The application and observance of the principles specified under the Guidelines is to be achieved by a DFI through the minimum requirements and to be complemented by the recommended best practices:
minimum requirements must be complied with by all DFIs. For completeness, these applications may refer to relevant regulatory requirements that have been issued by Labuan FSA as set out in Appendix I of the Guidelines; and
Amendment to the Guidelines on Unlisted Capital Market Products under the Lodge and Launch Framework
The Securities Commission Malaysia (“SC”) has revised the Guidelines on Unlisted Capital Market Products under the Lodge and Launch Framework (“LOLA Guidelines”) with effect from 28 November 2022. The LOLA Guidelines was revised to reflect changes consequent upon issuance of Guidelines on Islamic Capital Market Products and Services (“ICMPS Guidelines”). The key amendments relate to the removal of the relevant Shariah requirements as these are now provided under the ICMPS Guidelines.
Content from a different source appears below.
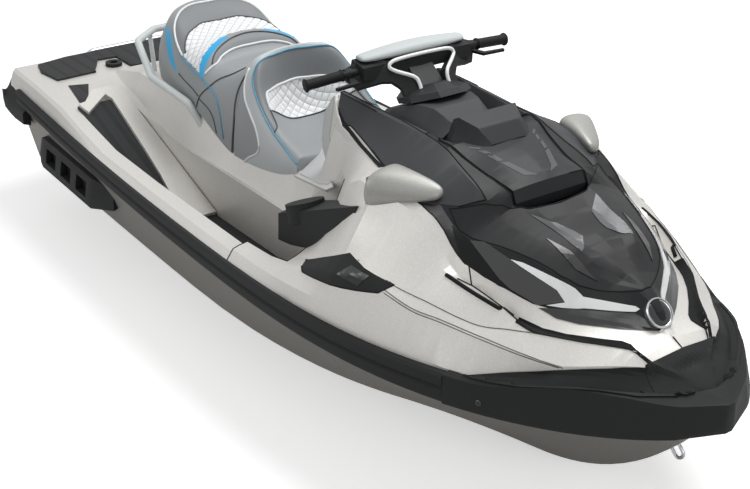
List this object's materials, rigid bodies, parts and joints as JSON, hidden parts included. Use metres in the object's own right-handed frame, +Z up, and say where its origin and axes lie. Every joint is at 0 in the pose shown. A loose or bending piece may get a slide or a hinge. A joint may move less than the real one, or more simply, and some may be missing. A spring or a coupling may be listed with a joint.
{
  "type": "personal_watercraft",
  "caption": "Three-seat personal watercraft with a closed hull, jet pump, turning handlebar, storage lids and a folding boarding ladder",
  "frame": {"origin": "on the floor under the middle of the craft, level with its keel pad", "axes": "+X towards the bow, +Y towards port, +Z up"},
  "size_m": [3.449, 1.255, 1.13],
  "materials": {
    "hull_gelcoat": "metal flake gelcoat",
    "deck_silver": "metal flake gelcoat",
    "dark_satin": "satin",
    "dark_plastic": "fine texture",
    "black_plastic": "matte",
    "screen_glass": "gloss",
    "mat_rubber": "grooved foam",
    "stainless": "brushed",
    "mirror_glass": "mirror",
    "pump_metal": "cast",
    "impeller_steel": "brushed",
    "engine_metal": "plain",
    "bar_metal": "anodised",
    "pad_vinyl": "soft",
    "grip_rubber": "ribbed",
    "lever_metal": "anodised",
    "mirror_silver": "satin",
    "seat_vinyl": "stitched vinyl",
    "handle_grey": "satin",
    "strut_white": "gloss"
  },
  "bodies": {
    "craft": {"bow_bumper": "black_plastic", "bow_deck": "deck_silver", "centre_body": "dark_plastic", "column_cover": "dark_plastic", "dash": "black_plastic", "deck": "deck_silver", "driver_seat": "seat_vinyl", "engine_block": "engine_metal", "footwell_mats": "mat_rubber", "front_body": "dark_satin", "grab_handle": "handle_grey", "hood": "dark_satin", "hull": "hull_gelcoat", "hull_eyes": "stainless", "intake_grate": "pump_metal", "ladder_brackets": "black_plastic", "middle_seat": "seat_vinyl", "mirror_glass": "mirror_glass", "mirror_pods": "mirror_silver", "nose_panel": "deck_silver", "pump_housing": "pump_metal", "rear_seat": "seat_vinyl", "ride_plate": "pump_metal", "side_consoles": "dark_plastic", "side_rails": "black_plastic", "side_vents": "black_plastic", "sockets": "black_plastic", "speaker_pods": "black_plastic", "sponsons": "black_plastic", "stern_bumpers": "black_plastic", "stern_mat": "mat_rubber", "storage_bin": "black_plastic"},
    "steering": {"steering_neck": "dark_satin", "handlebar": "bar_metal", "bar_cover": "dark_plastic", "bar_pad": "pad_vinyl", "grips": "grip_rubber", "levers": "lever_metal", "bar_struts": "strut_white"},
    "storage_lid_body": {"storage_lid": "dark_satin", "gauge_pod": "dark_satin", "gauge": "screen_glass"},
    "glovebox_lid_body": {"glovebox_lid": "dark_plastic"},
    "nozzle_body": {"steering_nozzle": "pump_metal"},
    "gate_body": {"reverse_gate": "pump_metal"},
    "impeller_body": {"impeller": "impeller_steel"},
    "ladder_body": {"boarding_ladder": "stainless"}
  },
  "joints": [
    {"name": "steering_turn", "type": "hinge", "parent": "craft", "child": "steering", "pos_m": [0.47, 0, 0.975], "axis": [-0.342, 0, 0.9397], "range_deg": [-25, 25]},
    {"name": "storage_lid_hinge", "type": "hinge", "parent": "craft", "child": "storage_lid_body", "pos_m": [0.992, 0, 0.842], "axis": [0, 1, 0], "range_deg": [0, 60]},
    {"name": "glovebox_lid_hinge", "type": "hinge", "parent": "craft", "child": "glovebox_lid_body", "pos_m": [0.21, 0, 0.802], "axis": [0, -1, 0], "range_deg": [0, 80]},
    {"name": "nozzle_turn", "type": "hinge", "parent": "craft", "child": "nozzle_body", "pos_m": [-1.49, 0, 0.165], "axis": [0, 0, 1], "range_deg": [-20, 20]},
    {"name": "reverse_gate_hinge", "type": "hinge", "parent": "craft", "child": "gate_body", "pos_m": [-1.425, 0, 0.165], "axis": [0, -1, 0], "range_deg": [0, 90]},
    {"name": "impeller_spin", "type": "hinge", "parent": "craft", "child": "impeller_body", "pos_m": [-1.24, 0, 0.165], "axis": [1, 0, 0], "continuous": true},
    {"name": "ladder_hinge", "type": "hinge", "parent": "craft", "child": "ladder_body", "pos_m": [-1.7085, 0, 0.33], "axis": [0, -1, 0], "range_deg": [0, 180]}
  ],
  "couplings": [
    {"joint": "nozzle_turn", "follows": "steering_turn", "ratio": -0.8}
  ]
}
Some of the key amendments to the revised LOLA Guidelines are as follows:
- Deleted definitions on “Islamic Structured Product”, “SAC”, “sukuk bai’ bithaman ajil”, “sukuk ijarah”, “sukuk istisna”, “sukuk mudharabah”, “sukuk murabahah”, “sukuk musharakah”, and “sukuk wakalah bi alistithmar” pursuant to incorporation into ICMPS Guidelines.
- Inserted a new definition of “Shariah Adviser”.
- Deleted Section C (Additional Requirements for Shariah-Compliant Unlisted Capital Market Products under the Lodge and Launch Framework) pursuant to incorporation into the ICMPS Guidelines.